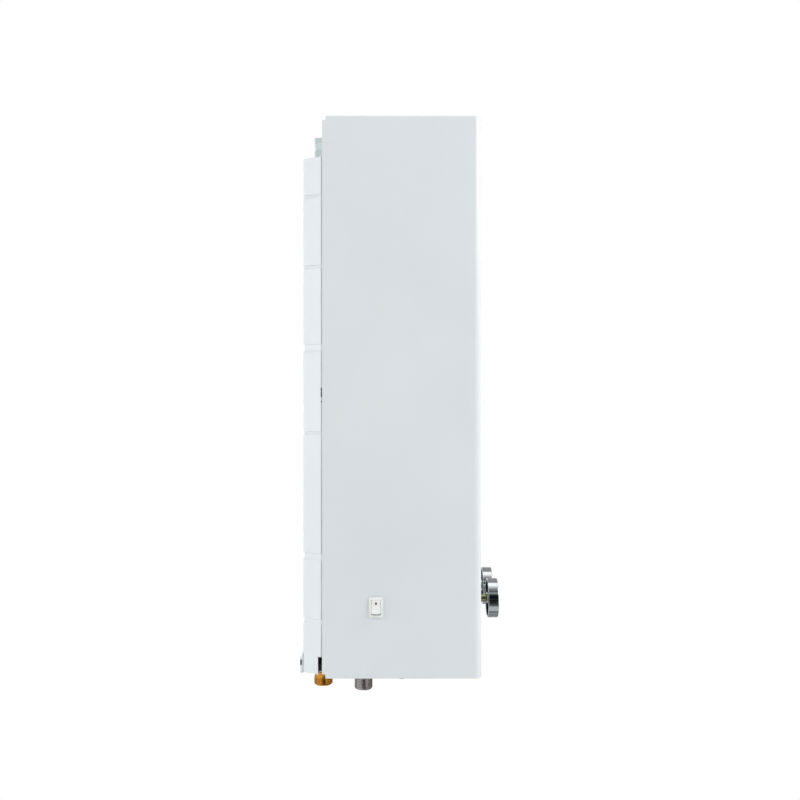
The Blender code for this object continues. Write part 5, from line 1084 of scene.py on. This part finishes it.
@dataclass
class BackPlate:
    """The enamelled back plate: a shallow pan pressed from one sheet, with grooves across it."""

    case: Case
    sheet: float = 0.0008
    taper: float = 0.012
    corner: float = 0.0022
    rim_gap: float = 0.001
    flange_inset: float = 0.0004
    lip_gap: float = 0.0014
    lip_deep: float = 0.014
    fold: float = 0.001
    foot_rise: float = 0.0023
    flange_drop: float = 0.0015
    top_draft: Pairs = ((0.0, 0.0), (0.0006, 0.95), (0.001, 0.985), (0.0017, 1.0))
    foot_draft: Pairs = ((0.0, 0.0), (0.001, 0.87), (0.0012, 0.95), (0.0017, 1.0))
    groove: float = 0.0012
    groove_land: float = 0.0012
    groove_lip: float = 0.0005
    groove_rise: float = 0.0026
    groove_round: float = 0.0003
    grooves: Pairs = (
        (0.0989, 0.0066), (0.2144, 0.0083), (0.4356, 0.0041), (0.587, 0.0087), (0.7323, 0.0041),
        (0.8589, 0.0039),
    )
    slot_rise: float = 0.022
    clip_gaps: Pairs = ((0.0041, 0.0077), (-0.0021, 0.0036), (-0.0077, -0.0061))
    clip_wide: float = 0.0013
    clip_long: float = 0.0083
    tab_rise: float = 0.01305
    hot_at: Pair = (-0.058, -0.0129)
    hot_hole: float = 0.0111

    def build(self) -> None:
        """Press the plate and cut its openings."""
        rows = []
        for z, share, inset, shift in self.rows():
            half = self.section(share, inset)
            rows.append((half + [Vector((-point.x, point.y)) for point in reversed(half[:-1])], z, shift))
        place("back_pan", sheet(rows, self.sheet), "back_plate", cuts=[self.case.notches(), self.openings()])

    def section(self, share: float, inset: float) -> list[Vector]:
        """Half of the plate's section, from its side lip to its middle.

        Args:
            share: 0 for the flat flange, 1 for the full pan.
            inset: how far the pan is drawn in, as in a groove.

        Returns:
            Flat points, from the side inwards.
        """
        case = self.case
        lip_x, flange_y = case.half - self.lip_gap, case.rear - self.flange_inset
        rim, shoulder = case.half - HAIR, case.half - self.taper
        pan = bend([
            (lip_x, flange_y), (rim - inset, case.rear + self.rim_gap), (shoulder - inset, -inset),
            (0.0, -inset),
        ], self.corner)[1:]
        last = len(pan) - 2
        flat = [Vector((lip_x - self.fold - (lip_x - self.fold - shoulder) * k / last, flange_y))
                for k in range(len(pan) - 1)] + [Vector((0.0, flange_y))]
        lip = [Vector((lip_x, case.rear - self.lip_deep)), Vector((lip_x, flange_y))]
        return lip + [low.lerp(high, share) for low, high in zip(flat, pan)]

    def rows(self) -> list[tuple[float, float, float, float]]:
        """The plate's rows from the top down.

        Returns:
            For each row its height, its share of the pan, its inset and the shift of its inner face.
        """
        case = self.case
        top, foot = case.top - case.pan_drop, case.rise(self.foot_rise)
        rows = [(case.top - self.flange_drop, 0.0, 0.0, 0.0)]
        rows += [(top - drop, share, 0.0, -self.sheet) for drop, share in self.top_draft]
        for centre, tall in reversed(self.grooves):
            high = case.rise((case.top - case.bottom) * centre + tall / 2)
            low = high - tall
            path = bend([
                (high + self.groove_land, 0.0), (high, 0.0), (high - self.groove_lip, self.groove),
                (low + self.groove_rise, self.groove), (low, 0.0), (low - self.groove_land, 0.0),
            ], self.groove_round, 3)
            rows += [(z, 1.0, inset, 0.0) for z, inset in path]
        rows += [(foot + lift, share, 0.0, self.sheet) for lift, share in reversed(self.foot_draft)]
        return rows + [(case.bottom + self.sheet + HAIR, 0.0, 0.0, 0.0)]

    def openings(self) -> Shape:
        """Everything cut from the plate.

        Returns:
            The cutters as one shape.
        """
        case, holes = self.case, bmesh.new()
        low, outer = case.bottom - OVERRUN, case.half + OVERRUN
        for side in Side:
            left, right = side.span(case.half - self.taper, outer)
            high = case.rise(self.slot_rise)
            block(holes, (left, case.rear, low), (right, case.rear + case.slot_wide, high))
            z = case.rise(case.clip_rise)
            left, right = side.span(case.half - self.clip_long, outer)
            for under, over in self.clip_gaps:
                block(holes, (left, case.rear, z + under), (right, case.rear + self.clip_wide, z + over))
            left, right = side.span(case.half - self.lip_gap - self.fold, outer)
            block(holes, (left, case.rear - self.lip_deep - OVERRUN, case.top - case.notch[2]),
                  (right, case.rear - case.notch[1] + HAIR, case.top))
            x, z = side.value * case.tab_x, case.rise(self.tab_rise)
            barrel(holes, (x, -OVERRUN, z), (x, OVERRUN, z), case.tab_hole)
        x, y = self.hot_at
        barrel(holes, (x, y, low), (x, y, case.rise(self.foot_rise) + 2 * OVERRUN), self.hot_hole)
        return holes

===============

What is being asked: In the listing, find every line containing the word "from" and list it.

Written answer:
The Blender code for this object continues. Write part 5, from line 1084 of scene.py on. This part finishes it.
    """The enamelled back plate: a shallow pan pressed from one sheet, with grooves across it."""
        """Half of the plate's section, from its side lip to its middle.
            Flat points, from the side inwards.
        """The plate's rows from the top down.
        """Everything cut from the plate.